Everytime I see you…

it’s like falling in love with you again. That’s the feeling. I don’t know why.

Every now and then there is always this period that we don’t see and contact each other. We get busy with our separate lives. I see you online, and maybe you did see me online too, or you didn’t, but I would just go on with something else. And then the feeling, the thought, the images, your shadows, your outlines, your voice, your perfume, your smile, your laughter, your eyes… everything, fades. And I thought it would remain faded… and slowly blend into my memory with the other trivial thoughts and sense of everyday life, amalgamated, dulled, fragmented.

But every now and then, again, I would always find a sane reason to re-connect with you. A movie, a dinner, a text, an IM message, an MSN tag, a Facebook status, a Facebook status comment, a song, a common friend… all seems to be a sane reason to do so… This all, resulted in me falling insanely in love with you, all over again.

Every smile turns into a masterpiece, every blink of an eye turns into glittering diamonds, every laughter seems like Mozart to the ear, every strand of hair gently stroked by the wind is like silk in the making, every coincidental brush on the arm feels so breathtaking, every second feels like forever, everything feels so… feels so much more like everything should have been, once again.

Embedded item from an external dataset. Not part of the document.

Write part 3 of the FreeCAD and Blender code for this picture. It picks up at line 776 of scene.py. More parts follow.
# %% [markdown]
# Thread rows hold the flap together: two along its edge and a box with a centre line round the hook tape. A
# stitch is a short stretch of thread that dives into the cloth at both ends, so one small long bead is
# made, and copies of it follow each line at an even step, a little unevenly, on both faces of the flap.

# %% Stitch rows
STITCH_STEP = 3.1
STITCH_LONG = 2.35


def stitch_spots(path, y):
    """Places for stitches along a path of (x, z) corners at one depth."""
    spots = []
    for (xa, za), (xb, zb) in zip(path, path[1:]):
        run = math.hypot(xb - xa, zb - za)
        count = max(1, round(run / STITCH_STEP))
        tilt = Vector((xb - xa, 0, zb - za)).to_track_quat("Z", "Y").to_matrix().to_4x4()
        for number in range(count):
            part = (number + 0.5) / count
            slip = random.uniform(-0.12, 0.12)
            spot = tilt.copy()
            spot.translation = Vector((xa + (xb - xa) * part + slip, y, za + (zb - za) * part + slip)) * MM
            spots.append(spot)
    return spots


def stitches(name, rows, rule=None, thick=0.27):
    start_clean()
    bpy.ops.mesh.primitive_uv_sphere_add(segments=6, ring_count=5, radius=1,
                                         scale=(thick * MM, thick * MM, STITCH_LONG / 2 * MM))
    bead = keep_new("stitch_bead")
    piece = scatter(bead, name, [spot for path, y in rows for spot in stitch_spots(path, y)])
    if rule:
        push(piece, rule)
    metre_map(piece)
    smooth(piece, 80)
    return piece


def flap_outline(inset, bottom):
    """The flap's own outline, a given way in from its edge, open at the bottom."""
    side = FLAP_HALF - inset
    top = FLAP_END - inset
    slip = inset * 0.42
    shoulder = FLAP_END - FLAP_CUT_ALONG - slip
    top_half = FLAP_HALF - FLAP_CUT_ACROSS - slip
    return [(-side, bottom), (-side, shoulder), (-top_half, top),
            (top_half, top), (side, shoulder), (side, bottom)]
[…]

For every one of these moments, I felt my heart beating again. It is every one of these little details that gives me all the seemingly logical reasons to melt any iceberg in my way.

Some of my friends think I’m actually exaggerating the feeling. I beg to differ. Some asks me to change focus, to focus on something else, like a hobby. I choose to take on photography, to eternalize the moment of beauty, and keep beauty in view, working with the beauty of life and nature. And beauty is part of you. Some however think I’m insanely overdoing it for the length of the feeling. I some how have no sense of length or time.

This is really not a sad post. I don’t intend to make it feel sad too. But some may find it pessimistically not up to their taste. I just want to remind myself of not getting addicted to the feeling of falling in love and falling in love just for the sake of satisfying the addiction. For this moment, this time and space continuum, I really feel what I feel. That’s the only thing I can feel that is real, right now.

Please don’t feel pressured, my love. I’ll stay strong and you too must achieve your dreams. If you need someone to shoulder anything for you, big or small, I’ll be around.